Everyone is still in a position to get the fuck started buying bitcoin, as long as they can figure out that they have discretionary funds available and it seems that common sense tells an overwhelming majority of people that they would prefer to not lose money with any investment that they make, so it seems that their getting started (even if they have to start at a relatively slow pace) should help to motivate them to make sure that they are ongoingly buying bitcoin at a pace that is overall comfortable for their whole cashflow situation, and if they don't organize aspects of their cashflow situation, then they are not going to be able to accurately monitor the extent to which they might end up buying bitcoin beyond the amount of discretionary funds that they have available... so it could well take a decent amount of time to get accustomed to buying bitcoin on a weekly basis, whether it is $100 per week or $10 per week or some other amount (or time frame) that is comfortable to them, and they have to get used to hoiw the removal of that weekly amount from their discretionary funds ends up affecting other cash that they have available for either discretionary consumption or in the case of the guy who had not been sufficiently saving back up funds that he also needs to set money aside to simultaneously build up his back up funds so that his bitcoin stash does not end up inadvertently serving as his back up funds.. which would not be a good situation to end up buying bitcoin and then end up falling into a situation in which whatever bitcoin building had ended up in selling some or all of his accumulated bitcoin at a time that was not completely of his own choosing.

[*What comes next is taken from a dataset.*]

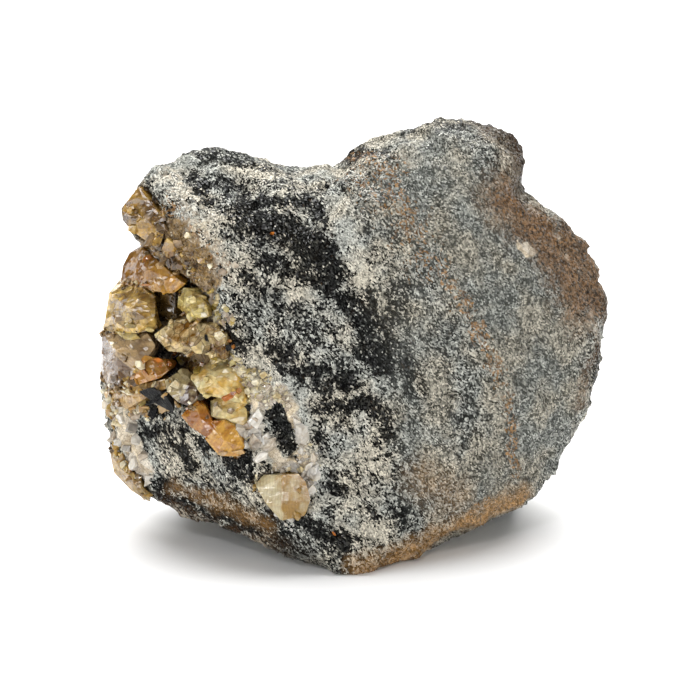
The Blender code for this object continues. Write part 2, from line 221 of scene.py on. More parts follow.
PALE_BANDS = [
    ([(-3.5, 66), (-2, 62), (-0.5, 57), (0, 51.5)], 2.3, 0.95),
    ([(-10, 70.5), (-7, 71.5), (-4, 70.5)], 1.6, 1),
    ([(-35, 72), (-32, 73), (-29.5, 73.5)], 1.8, 1),
    ([(-30.5, 65), (-28, 63)], 1.6, 0.9),
    ([(-34.5, 69), (-31.5, 68)], 2.2, 0.9),
    ([(-26, 72.5), (-21, 71.5), (-15.5, 70.5)], 1.2, 0.8),
    ([(-11.5, 48.5), (-9.5, 50), (-6.5, 49.5), (-4, 47.5), (-1.5, 45), (0.5, 41.5)], 0.8, 1),
    ([(-1.5, 22.5), (2, 20.5), (5.5, 18.5)], 2.7, 0.5),
    ([(-1.5, 10.5), (4.5, 7.5)], 2.2, 0.6),
    ([(-18, 37), (-14, 34.5), (-10, 31)], 2.2, 0.8),
    ([(-17.5, 27.5), (-16, 24), (-13.5, 20)], 2.3, 1),
    ([(-9.5, 28), (-8, 22), (-6.5, 14.5), (-6.5, 10.5)], 1.6, 0.95),
    ([(-42.5, 29), (-41, 24.5), (-38.5, 18.5)], 2.3, 1),
    ([(3.5, 76), (7, 76), (10.5, 73.5)], 1.8, 0.9),
    ([(12.5, 74.5), (17.5, 73.5)], 1.6, 0.55),
    ([(19, 65.5), (20.5, 64.5)], 1.4, 0.5),
    ([(29.5, 58), (31.5, 57)], 0.9, 1),
    ([(43, 47), (43, 44.5)], 1.3, 1),
    ([(2.5, 37.5), (5, 34.5)], 0.2, 0.9),
    ([(9.5, 35), (11, 33), (12.5, 29.5)], 0.2, 1),
    ([(0, 32), (2.5, 33.5), (5, 34.5)], 0.6, 0.9),
    ([(7.5, 26.5), (9, 24)], 1.1, 0.8),
    ([(-1, 27), (1.5, 28), (4, 26.5)], 0.7, 0.7),
]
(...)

Moreover building wealth slowly through DCA is not actually mainly about having a high income, but managing money deliberately instead of allowing money problems to controls your financial decisions.
It is true that a large number of people can probably figure out ways to manage their funds in such a way that gives them enough discretionary funds to be able to dedicate some of the discretionary funds for investing, some of the discretionary funds for their back up funds and some of the discretionary funds for their discretionary consumption. And, surely in the beginning, many folks might well have to adapt and get accustomed to their having had added bitcoin and/or back up funds to their regular weekly (or whatever period) practices of how they use some of their available money, and they may well have to really pay attention to trying to figure out if they can figure out ways to increase their discretionary funds whether that is increasing their income and/or cutting their expenses, and at the same time, sometimes, they might be of an age that is young enough that they can learn some new skills, even though it might take time to build their skills in such a way that it ends up improving their income rather than costing them time, energy and money to build up their new skills that will hopefully have an effect of increasing their discretionary income at some point later down the road.